ADR-016 invariant #1 (D1 is source of truth): unchanged. D1 is the backfill source.
ADR-016 invariant #3 (source authority hierarchy): unchanged. Rerank score is an additional sort key, NOT a replacement for authority ordering.
V5 invariant #3 (no retries in hot path): unchanged. Embed failures fall through EmbeddingError as before.
V5 invariant #11 (30s AbortController): inherited by the migration script.

Verification strategy

Typecheck: cd context-worker && npx tsc --noEmit — clean.
Unit tests: cd context-worker && npx vitest run — 96/96 passing (includes new 1024-dim assertions, multilingual input test, AI Gateway routing tests).
Dry-run migration: operator runs --dry-run --tenant=kahuna on ascend-context-db and reviews the planned count before live run.
Live cutover verification: operator hits context_query on 3 known-good tenant+predicate combos and compares top-5 result overlap between old and new indexes.

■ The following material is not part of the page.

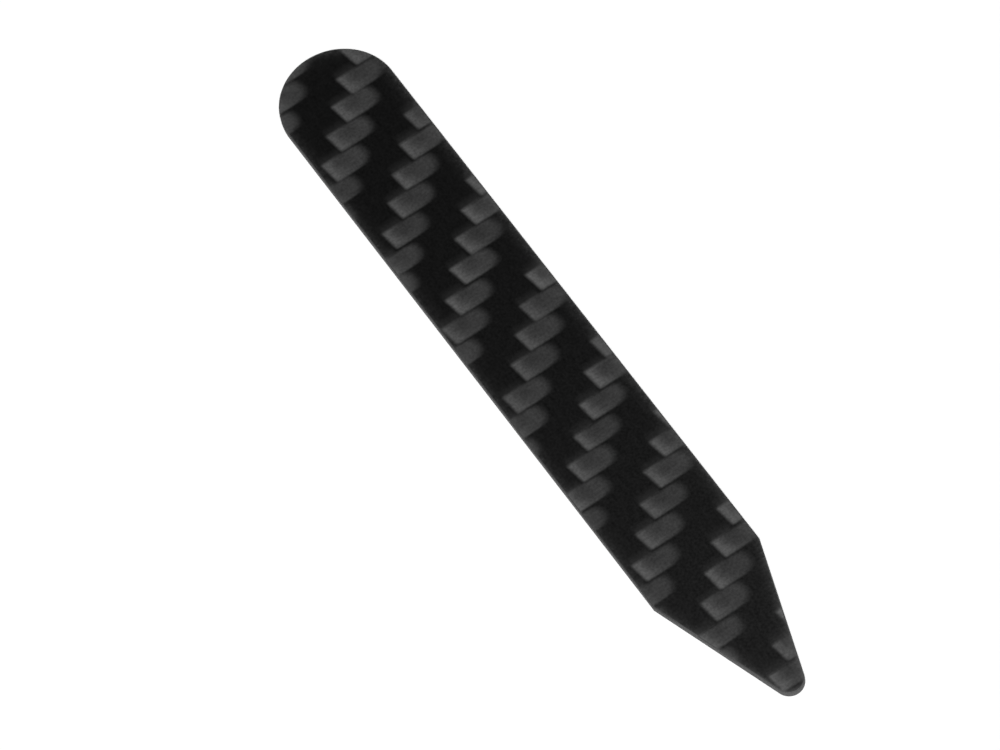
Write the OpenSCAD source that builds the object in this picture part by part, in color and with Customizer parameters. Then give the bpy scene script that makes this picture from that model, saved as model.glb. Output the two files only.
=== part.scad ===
// Collar stay: a flat, stiff blade that slides point first into the pocket under a shirt collar.
// It is cut from one pressed carbon-fibre twill laminate, and a small bevel breaks its edges.
// The origin lies under the middle of the blade, on its lower face. +X runs from the round head
// to the point, +Y across the width and +Z up through the thickness.

/* [Blade] */
// Length from the round head to the tip
length = 69.85; // [45:0.05:90]
// Width between the straight sides, which is also the head's diameter
width = 10; // [7:0.1:14]
// Thickness of the pressed laminate
thickness = 0.7; // [0.4:0.05:1.4]

/* [Point] */
// Length of the point, from its shoulders to the tip
point_length = 12.47; // [9:0.01:20]
// Radius of the round tip
tip_r = 1.23; // [0.6:0.01:2]

/* [Edges] */
// Height and depth of the bevel along every edge
edge_break = 0.1; // [0.02:0.01:0.18]

/* [Hidden] */

$fn = 96;

// Centres of the round head and the round tip, and the shoulders where the point starts
head_x = -length / 2 + width / 2;
tip_x = length / 2 - tip_r;
shoulder_x = length / 2 - point_length;

// Each flank of the point runs from its shoulder along the tangent to the round tip
shoulder_to_tip = norm([tip_x - shoulder_x, width / 2]);
flank_angle = atan2(width / 2, tip_x - shoulder_x) - asin(tip_r / shoulder_to_tip);

// Section of the laminate, from a plain side out to one bevelled edge
module edge_section(side, edge) {
  polygon([
    [side, 0],
    [edge - edge_break, 0],
    [edge, edge_break],
    [edge, thickness - edge_break],
    [edge - edge_break, thickness],
    [side, thickness]
  ]);
}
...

Expected: ≥3 of top-5 overlap (different rerank scores OK).
Rollback plan: if regression observed in production, revert CONTEXT_VECTORIZE binding in wrangler.toml to ctx_v5_facts and redeploy. No data loss — both indexes are still populated during the 30-day window.

Future-reversal trigger

If bge-m3 English-only retrieval quality proves materially worse than bge-large on Ascend-specific workloads (measured via an A/B test running both indexes), revisit. Re-evaluate in 90 days post-cutover when reranker telemetry is available.